Tonight an Israeli academic who helped organize that demonstration invited us to share the festive first meal of the holiday under his rooftop sukkah. He gathered a group of Jews who are intensely committed to reaching out to their Muslim neighbors, and they introduced us to the work of journalist Elhanan Miller, a rabbinical student who is producing a series of popular videos called “People of the Book” explaining the faith of Jews to Muslims:

The videos have racked up tens of thousands of views, including from many Muslims who have made contact, seemingly intent on following the God of Israel. This has created a dilemma for the rabbinical student, due to the now-entrenched tradition that Jews should discourage non-Jews from converting. For our part I catch a glimpse in all this of the vast, virtually untapped potential for sharing with our Muslim neighbors–sharing not the traditions of men, but the word of God, revealed through the Jewish people for the salvation of the nations.
I think a year or two ago I would have been writing to you much more tonight about the political and military situation of the Kurds in Syria, about the injustice of their abandonment, about what should be done to help them. But my visit there last winter opened my eyes to know that the political project underway there does not and cannot represent the salvation of the Kurdish people, just as the Zealot rebellion against Rome in Jesus’ day did not represent the redemption of the Jews. (May we remember that about political projects in our own homelands as well).

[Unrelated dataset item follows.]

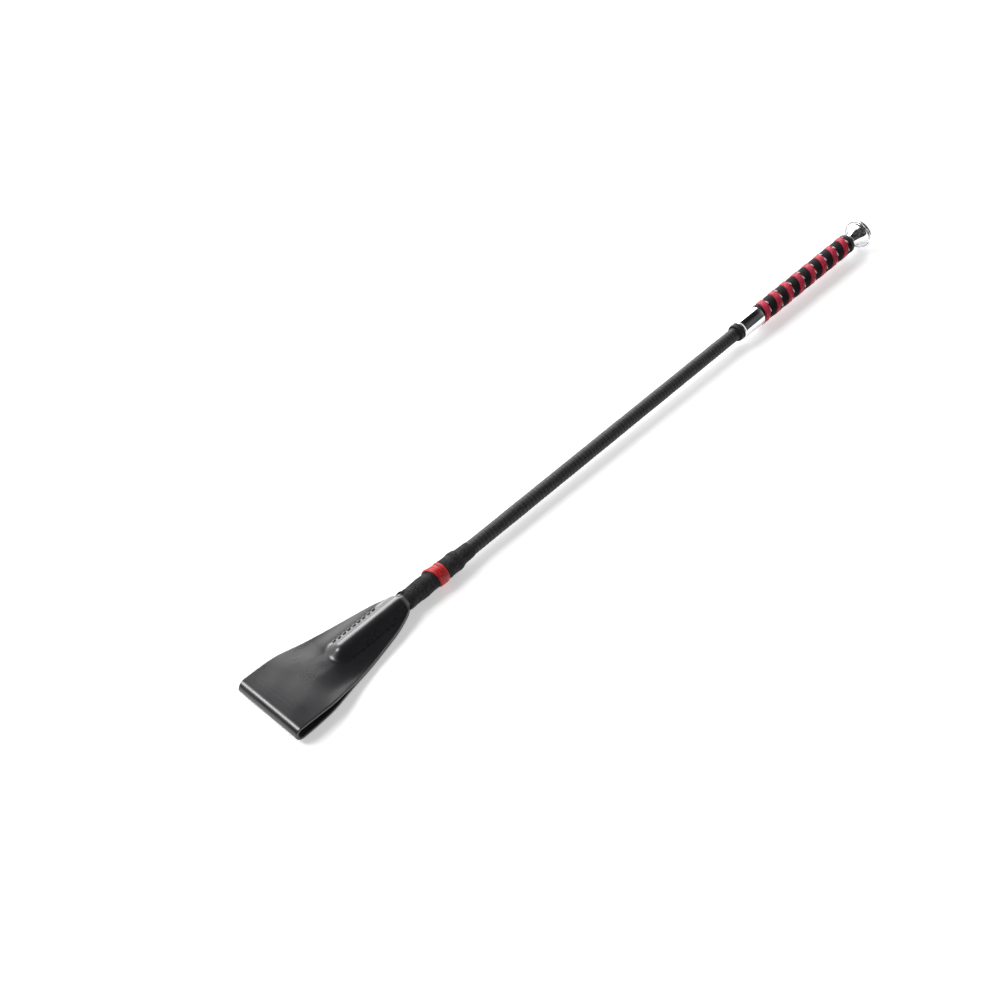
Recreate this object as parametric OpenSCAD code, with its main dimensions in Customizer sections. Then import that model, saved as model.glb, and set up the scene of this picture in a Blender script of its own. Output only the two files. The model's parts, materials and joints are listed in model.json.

Instead, I ask us to pray tonight that the painful, shocking developments in Syria would turn out to be the mercies of God for the Kurdish people, to bring them, finally, to himself. To that end I’d like to share the song “Until You Do” released just this week by St. Aldate’s church in Oxford. We had a sneak performance of it earlier this year when the singer/songwriter Esther visited our community with a student group. Let’s make it our prayer for our neighbors tonight:

Through every trial
Through every fear
Through every tear we can’t conceal
God we look to you
Through every storm
Through every pain
Through every grief we can’t explain
God we look to you
You became a man of sorrows
That we might know joy
You have treasured every teardrop
And said that you’d restore
You will not forget your people
You’ll make all things new
Until you do
We choose to trust in you.
Jonathan for Shevet Achim
“Behold how good and how pleasant it is for brothers to dwell together in unity” (Psalm 133).